**SET TASK:** Could you give the data below again, exactly and completely?

**SOURCE MATERIAL:**
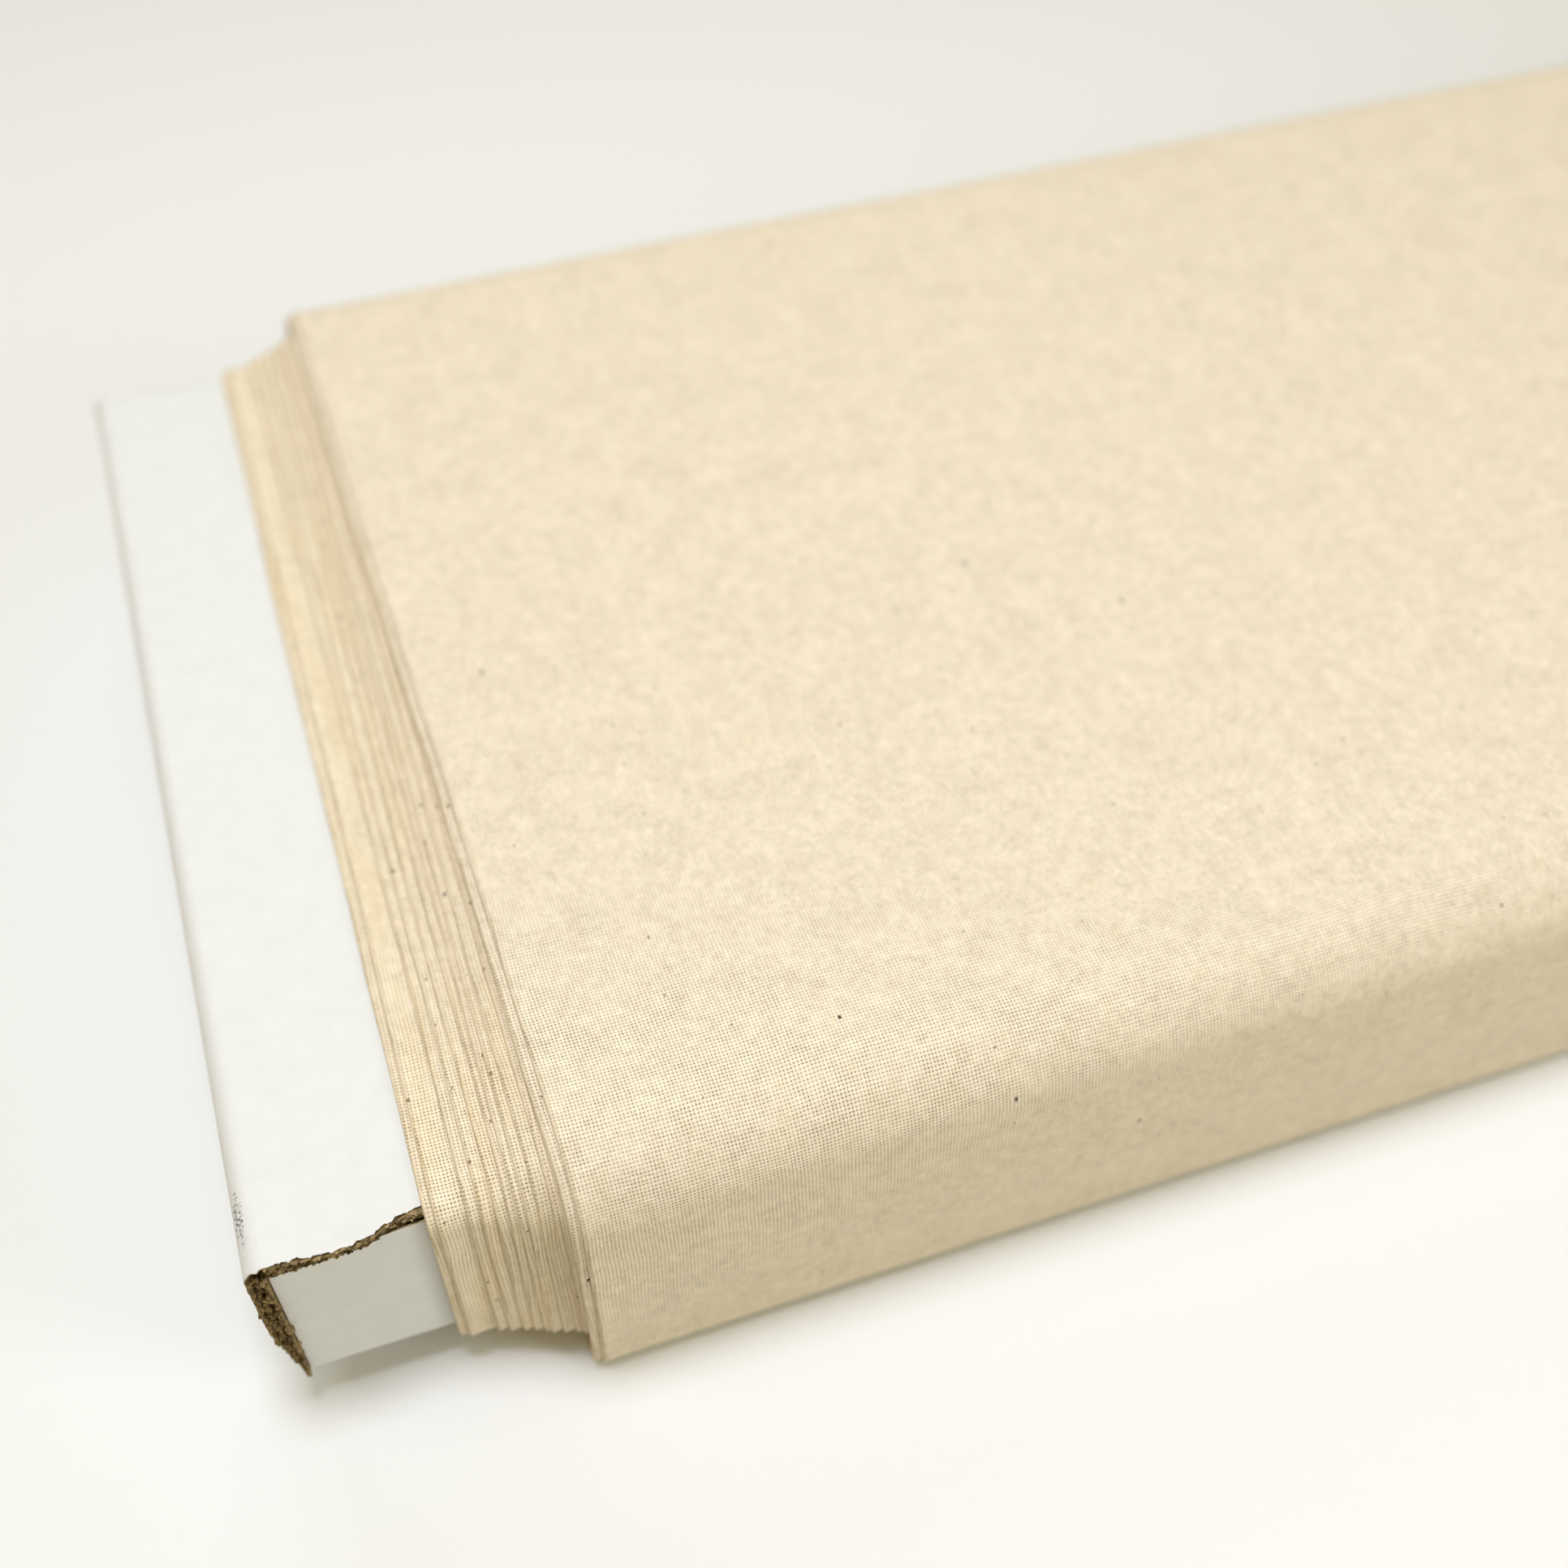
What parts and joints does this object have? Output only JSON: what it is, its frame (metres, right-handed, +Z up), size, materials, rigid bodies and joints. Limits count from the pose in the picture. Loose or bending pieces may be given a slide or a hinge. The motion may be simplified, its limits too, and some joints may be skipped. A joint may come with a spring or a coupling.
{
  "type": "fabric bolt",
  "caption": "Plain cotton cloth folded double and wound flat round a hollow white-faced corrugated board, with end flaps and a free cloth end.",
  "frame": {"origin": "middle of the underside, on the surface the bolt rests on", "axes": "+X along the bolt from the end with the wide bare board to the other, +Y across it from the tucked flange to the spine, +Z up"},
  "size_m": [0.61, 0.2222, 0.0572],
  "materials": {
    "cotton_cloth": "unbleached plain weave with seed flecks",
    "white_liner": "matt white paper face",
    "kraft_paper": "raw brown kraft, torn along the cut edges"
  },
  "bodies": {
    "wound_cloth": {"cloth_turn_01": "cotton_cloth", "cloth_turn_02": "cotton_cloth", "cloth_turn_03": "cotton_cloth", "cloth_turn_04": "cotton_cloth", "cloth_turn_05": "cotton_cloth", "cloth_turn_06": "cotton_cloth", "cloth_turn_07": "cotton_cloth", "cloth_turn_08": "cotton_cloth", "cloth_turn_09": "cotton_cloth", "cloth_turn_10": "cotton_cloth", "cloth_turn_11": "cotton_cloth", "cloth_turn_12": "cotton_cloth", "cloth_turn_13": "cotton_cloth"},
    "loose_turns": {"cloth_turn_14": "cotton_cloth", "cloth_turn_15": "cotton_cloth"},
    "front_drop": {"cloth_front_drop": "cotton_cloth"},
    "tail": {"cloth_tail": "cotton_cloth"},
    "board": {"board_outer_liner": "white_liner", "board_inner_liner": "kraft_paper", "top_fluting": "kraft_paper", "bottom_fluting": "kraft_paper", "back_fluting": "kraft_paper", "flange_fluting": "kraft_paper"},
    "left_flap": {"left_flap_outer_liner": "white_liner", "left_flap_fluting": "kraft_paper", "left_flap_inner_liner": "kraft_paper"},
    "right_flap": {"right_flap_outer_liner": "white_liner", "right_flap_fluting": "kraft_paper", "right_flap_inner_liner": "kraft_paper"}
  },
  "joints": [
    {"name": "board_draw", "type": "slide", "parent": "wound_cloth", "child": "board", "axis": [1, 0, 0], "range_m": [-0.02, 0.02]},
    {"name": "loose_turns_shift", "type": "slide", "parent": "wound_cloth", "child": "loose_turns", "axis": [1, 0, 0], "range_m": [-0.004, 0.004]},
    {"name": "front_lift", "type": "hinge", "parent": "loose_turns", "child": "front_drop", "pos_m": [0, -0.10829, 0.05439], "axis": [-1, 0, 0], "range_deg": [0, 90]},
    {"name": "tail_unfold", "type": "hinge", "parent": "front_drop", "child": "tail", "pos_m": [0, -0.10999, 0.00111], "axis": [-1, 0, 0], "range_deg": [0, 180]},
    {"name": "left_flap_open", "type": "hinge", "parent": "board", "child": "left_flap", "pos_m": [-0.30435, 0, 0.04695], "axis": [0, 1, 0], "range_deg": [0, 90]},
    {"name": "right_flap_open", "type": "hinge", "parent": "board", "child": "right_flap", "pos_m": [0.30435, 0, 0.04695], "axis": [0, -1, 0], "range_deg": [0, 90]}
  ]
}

**RESPONSE BELOW:**
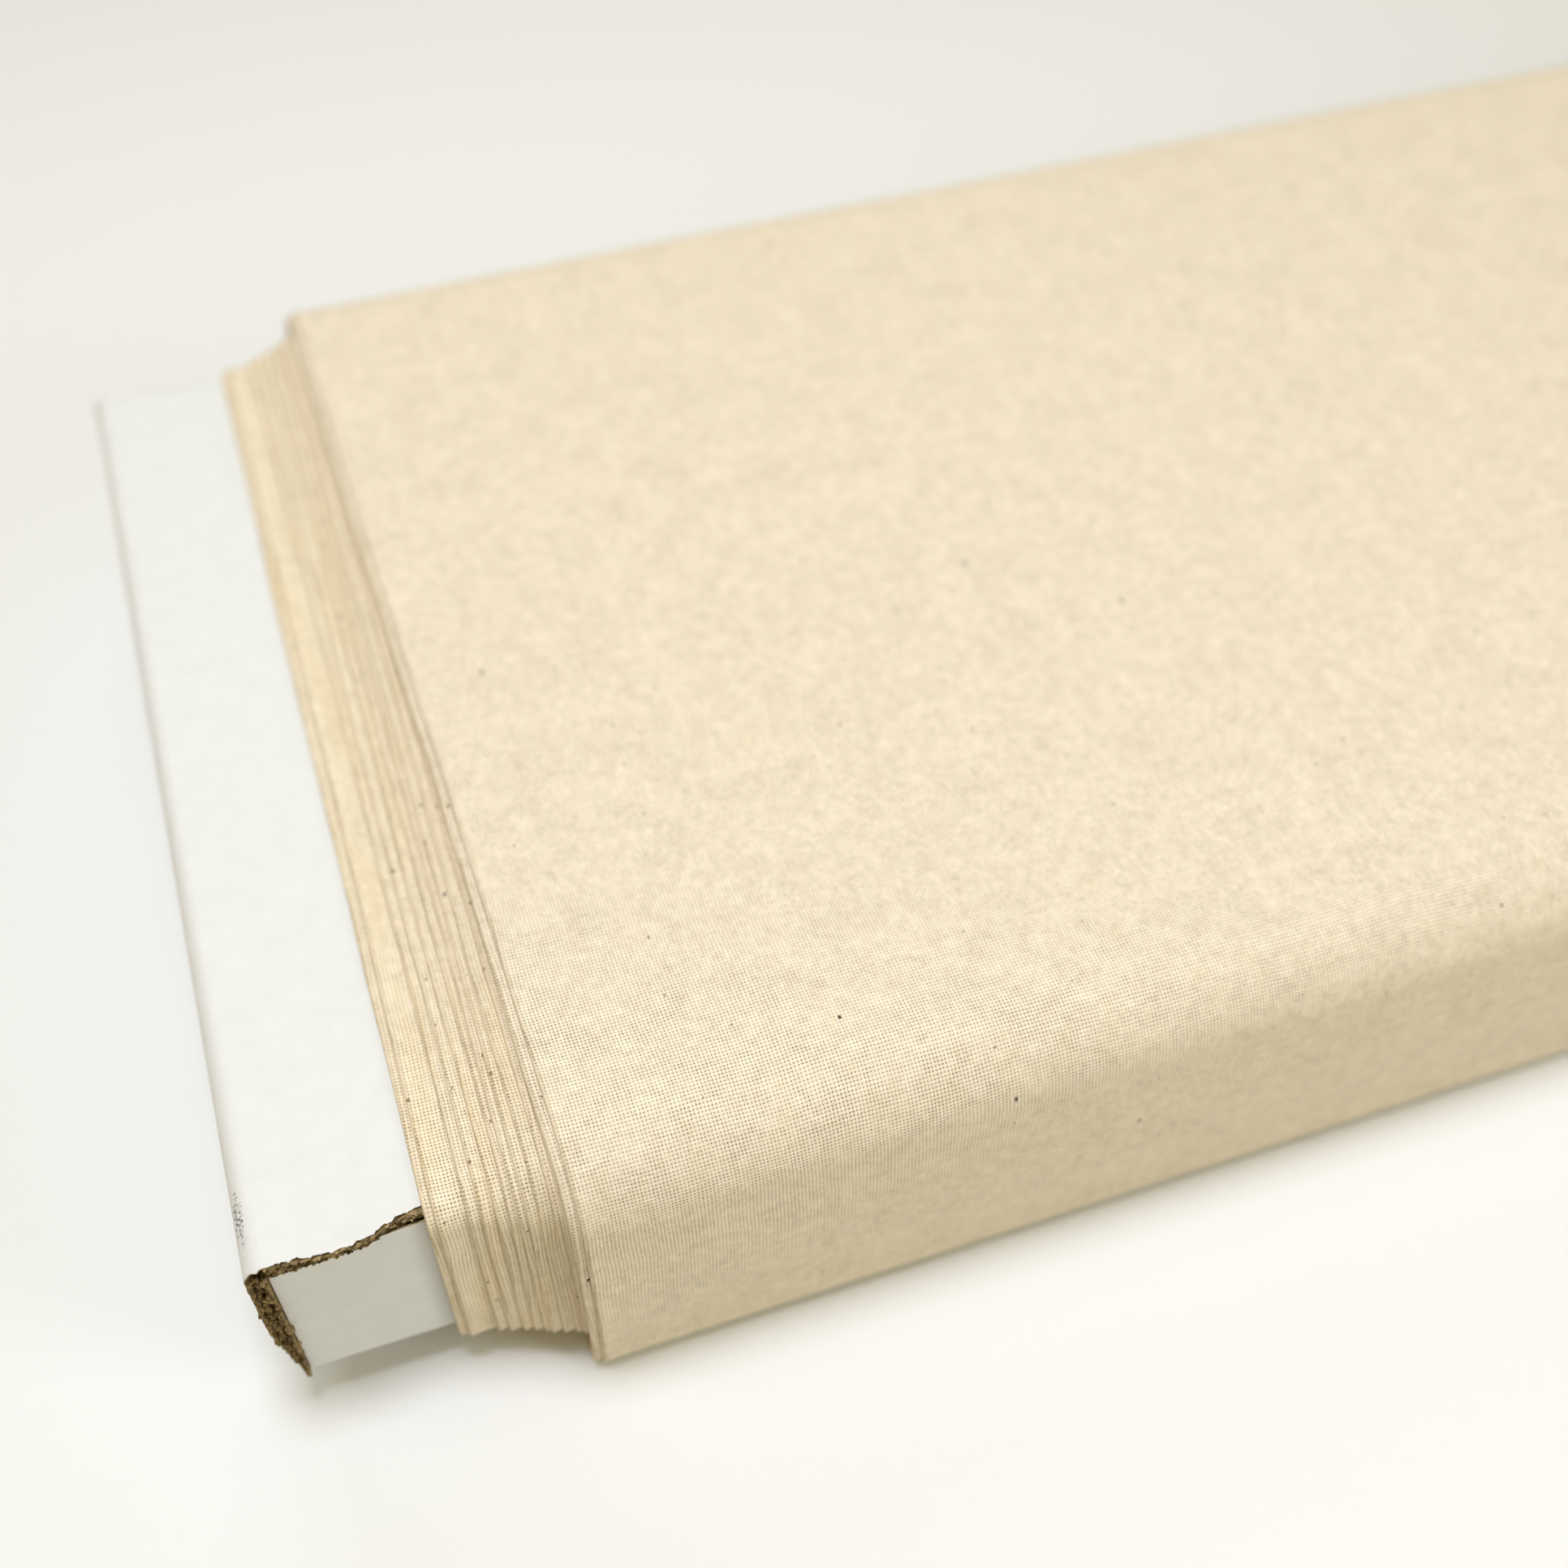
What parts and joints does this object have? Output only JSON: what it is, its frame (metres, right-handed, +Z up), size, materials, rigid bodies and joints. Limits count from the pose in the picture. Loose or bending pieces may be given a slide or a hinge. The motion may be simplified, its limits too, and some joints may be skipped. A joint may come with a spring or a coupling.
{
  "type": "fabric bolt",
  "caption": "Plain cotton cloth folded double and wound flat round a hollow white-faced corrugated board, with end flaps and a free cloth end.",
  "frame": {"origin": "middle of the underside, on the surface the bolt rests on", "axes": "+X along the bolt from the end with the wide bare board to the other, +Y across it from the tucked flange to the spine, +Z up"},
  "size_m": [0.61, 0.2222, 0.0572],
  "materials": {
    "cotton_cloth": "unbleached plain weave with seed flecks",
    "white_liner": "matt white paper face",
    "kraft_paper": "raw brown kraft, torn along the cut edges"
  },
  "bodies": {
    "wound_cloth": {"cloth_turn_01": "cotton_cloth", "cloth_turn_02": "cotton_cloth", "cloth_turn_03": "cotton_cloth", "cloth_turn_04": "cotton_cloth", "cloth_turn_05": "cotton_cloth", "cloth_turn_06": "cotton_cloth", "cloth_turn_07": "cotton_cloth", "cloth_turn_08": "cotton_cloth", "cloth_turn_09": "cotton_cloth", "cloth_turn_10": "cotton_cloth", "cloth_turn_11": "cotton_cloth", "cloth_turn_12": "cotton_cloth", "cloth_turn_13": "cotton_cloth"},
    "loose_turns": {"cloth_turn_14": "cotton_cloth", "cloth_turn_15": "cotton_cloth"},
    "front_drop": {"cloth_front_drop": "cotton_cloth"},
    "tail": {"cloth_tail": "cotton_cloth"},
    "board": {"board_outer_liner": "white_liner", "board_inner_liner": "kraft_paper", "top_fluting": "kraft_paper", "bottom_fluting": "kraft_paper", "back_fluting": "kraft_paper", "flange_fluting": "kraft_paper"},
    "left_flap": {"left_flap_outer_liner": "white_liner", "left_flap_fluting": "kraft_paper", "left_flap_inner_liner": "kraft_paper"},
    "right_flap": {"right_flap_outer_liner": "white_liner", "right_flap_fluting": "kraft_paper", "right_flap_inner_liner": "kraft_paper"}
  },
  "joints": [
    {"name": "board_draw", "type": "slide", "parent": "wound_cloth", "child": "board", "axis": [1, 0, 0], "range_m": [-0.02, 0.02]},
    {"name": "loose_turns_shift", "type": "slide", "parent": "wound_cloth", "child": "loose_turns", "axis": [1, 0, 0], "range_m": [-0.004, 0.004]},
    {"name": "front_lift", "type": "hinge", "parent": "loose_turns", "child": "front_drop", "pos_m": [0, -0.10829, 0.05439], "axis": [-1, 0, 0], "range_deg": [0, 90]},
    {"name": "tail_unfold", "type": "hinge", "parent": "front_drop", "child": "tail", "pos_m": [0, -0.10999, 0.00111], "axis": [-1, 0, 0], "range_deg": [0, 180]},
    {"name": "left_flap_open", "type": "hinge", "parent": "board", "child": "left_flap", "pos_m": [-0.30435, 0, 0.04695], "axis": [0, 1, 0], "range_deg": [0, 90]},
    {"name": "right_flap_open", "type": "hinge", "parent": "board", "child": "right_flap", "pos_m": [0.30435, 0, 0.04695], "axis": [0, -1, 0], "range_deg": [0, 90]}
  ]
}